Articolo di Emilio Aurilia

 

 

Esistono gruppi o musicisti in attività da più di cinquant’anni che almeno da una ventina non riescono a far parlare di sé in termini entusiasti con il riscontro di pubblico e critica dei tempi andati. È questo il caso, purtroppo non isolato, dei King Crimson.
Generato dal chitarrista Robert Fripp esordisce discograficamente nel 1969 con “In the Court of the Crimson King” ancora oggi uno degli album più apprezzati e seguiti, complice anche il simpatico mostruoso faccione rosa della copertina del disco, diventato quasi una icona rappresentativa della band.
Fripp è un musicista molto versatile e fantasioso che, rimasto in pratica l’unico membro della formazione originaria, ha condotto la sua creatura a cambiare fisionomia nel corso degli anni, alternando l’attività del gruppo a quella solista piena di sperimentazioni e collaborazioni illustri (Brian Eno e David Sylvian su tutti).
Come si accennava la formazione non è mai stata stabile per più di un anno: nell’album di esordio, accanto al leader, figurava la coppia formata dal polistrumentista Ian McDonald e il batterista Mike Giles (titolari di un disco bellissimo di cui ci siamo occupati di recente sulla presente rubrica)e il bassista vocalist Greg Lake, a rifulgere nella splendida “I talk To the Wind” uno dei brani guida di quell’album fortunato.
“In the Wake of Poseidon” dell’anno successivo si mostra meno originale del precedente perché i cambi di formazione avvenuti proprio durante le registrazioni non hanno giovato alla compattezza del suono. Il seguente “Lizard”, registrando un ulteriore cambio di formazione, presenta numerose suggestioni jazz, condotte dall’efficace brass section formata da Marc Charig alla tromba, Mel Collins al sax e Nick Evans al trombone, specialmente nella suite che fornisce il titolo all’album impreziosita dai ripetuti ricami pianistici di Keith Tippett e dalla presenza nell’episodio iniziale della voce solista di Jon Anderson degli Yes, per un risultato di notevole interesse.
“Island” (1971) chiude in un certo senso il periodo più positivo dei King Crimson con un sound molto efficace che parte con la lunga e sognante “Formentera Lady” che vede l’esordio come bassista cantante (un vecchio pallino di Fripp che il bassista dovesse svolgere anche il ruolo di voce solista) il compianto Boz Burrell che, nonostante le critiche sulla sua presunta marcata inflessione dialettale, è perfettamente all’altezza della situazione mostrando grande versatilità, evidente nella complessa “Ladies Of the Road” dalle componenti beatlesiane rammentando nei versi il cantato di John Lennon e nei cori quello di Paul McCartney.
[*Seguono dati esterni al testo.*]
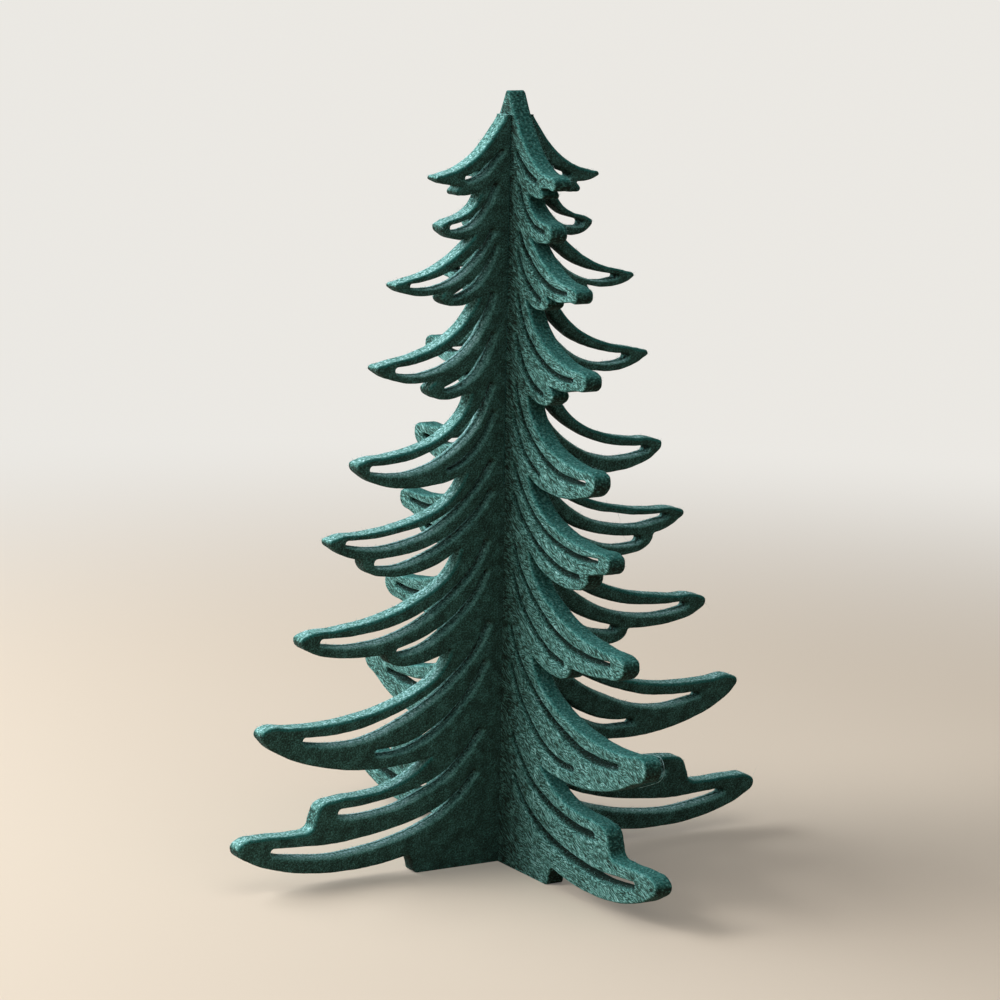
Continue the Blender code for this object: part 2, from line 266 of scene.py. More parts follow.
# the way into the felt at each point of a closed line that keeps the felt on its left
def waysIn(line):
    ways = []
    for i, here in enumerate(line):
        before = (here - line[i - 1]).normalized()
        after = (line[(i + 1) % len(line)] - here).normalized()
        side = Vector((-before.y - after.y, before.x + after.x)).normalized()
        ways.append(side / max(side.dot(Vector((-before.y, before.x))), felt["leastMitre"]))
    return ways


# true inside the slot and under the foot, where the felt is cut straight
def isStraight(spot, slot):
    inSlot = slot[0] < spot.y < slot[1] and abs(spot.x) < joint["halfWidth"] + joint["slack"]
    return inSlot or spot.y < joint["slack"]


# How far the face rolls over at each point: less in the slot, at a tight outward bend and where a
# bough is narrow. The room at a point is the round that fits between it and the other edges.
def rollsFor(lines, lineWays, slot, slitRound):
    spots = [spot for line in lines for spot in line]
    ways = [way.normalized() for some in lineWays for way in some]
    tree = kdtree.KDTree(len(spots))
    for i, spot in enumerate(spots):
        tree.insert(spot.to_3d(), i)
    tree.balance()
    rounds = [felt["edgeRound"]] * len(lines[0])
    rounds += [slitRound] * (len(spots) - len(rounds))
    rooms = []
    for spot, way, full in zip(spots, ways, rounds):
        room = felt["thickness"]
        for place, i, distance in tree.find_range(spot.to_3d(), slitRound * felt["searchRounds"]):
            ahead = (place.xy - spot).dot(way)
            if ahead > felt["aheadShare"] * distance:
                room = min(room, distance ** 2 / (2 * ahead))
        if isStraight(spot, slot):
            full *= joint["rimShare"]
        rooms.append(min(full, room * felt["narrowShare"]))
    rolls, start = [], 0
    for line in lines:
        some = rooms[start:start + len(line)]
        start += len(line)
        for smoothing in range(felt["smoothings"]):
            some = [min(some[i], (some[i - 1] + some[i] + some[(i + 1) % len(some)]) / 3)
                    for i in range(len(some))]
        rolls.append(some)
    return rolls


# how uneven the cut is, fading out at the foot and the apex
wobble = {
    "broad": 0.16 * mm,
    "broadSize": 9 * mm,
    "fine": 0.10 * mm,
    "fineSize": 2.2 * mm,
    "footFade": 4 * mm,
    "apex": 316 * mm,
    "apexFade": 6 * mm,
}


# how far in or out the cut strays at a place on the edge
def strayAt(spot, level, slot):
    if isStraight(spot, slot):
        return 0
    share = min(1, max(0, spot.y / wobble["footFade"]),
                max(0, (wobble["apex"] - spot.y) / wobble["apexFade"]))
    place = Vector((spot.x, spot.y, level))
    return share * (noise.noise(place / wobble["broadSize"]) * wobble["broad"]
                    + noise.noise(place / wobble["fineSize"]) * wobble["fine"])


# How the light catches the cut, painted into its colour: pale frost of fibre ends, painted lighter
# where the cut faces up and darker deeper in a slit. The leans say how far in a mark goes, in
# rolls.
catch = {
    "edgeSideways": 0.2,  # painted light: the frost of an edge that faces sideways
    "slitSideways": 0.6,  # and of the side of a slit
    "deepShare": 0.3,  # painted shade: what is left of a slit's frost halfway through the felt
    "narrowShare": 0.55,  # painted shade: what the narrowest slits have of it
    "wide": 3.6 * mm,  # slits this wide have all of it
    "edgeLean": 0.6,
    "slitLean": 1.1,
    "cutLean": 0.5,
    "crestRise": 0.3,
    "crestEnd": 1.3,
    "crestFall": 0.8,
    "rimRise": 0.35,
    "rimFall": 0.7,
}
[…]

Dopo che il leader ci delizia con due suoi strumentali antitetici “Sailor’s Tale” dal chitarrismo cupo e sintetico molto heavy e “Prelude: Song Of the Gulls” quasi un minuetto classico, giunge il pezzo che intitola il disco; l’episodio migliore basato su di un lento cantato con molto sentimento sostenuto dal flauto basso di Mel Collins, per chiudere con un superbo assolo di cornetta di Mark Charig.
Dopo l’efficace episodio dal vivo “Earhbound” (1972), ritornano col nuovo album di studio “Lark’s Tongue In Aspic” (1973) ad evidenziare un nuovo cambio di formazione, ma non di sound incentrato sui canoni più tipici del prog.
Siamo agli inizi degli anni settanta e seguiranno altri album in studio, dal vivo e antologie prima della svolta della decade successiva che registrerà l’ingresso del chitarrista Adrian Belew (ex Talking Heads) e del bassista sessionman Tony Levine per un sound che, allontanandosi dai barocchismi precedenti, virerà deciso verso un suono più diretto e asciutto fra synt pop e new wave che tuttora costituisce il marchio della leggendaria band, non riscuotendo più l’attenzione riservata nei remoti anni settanta, come in apertura accennato.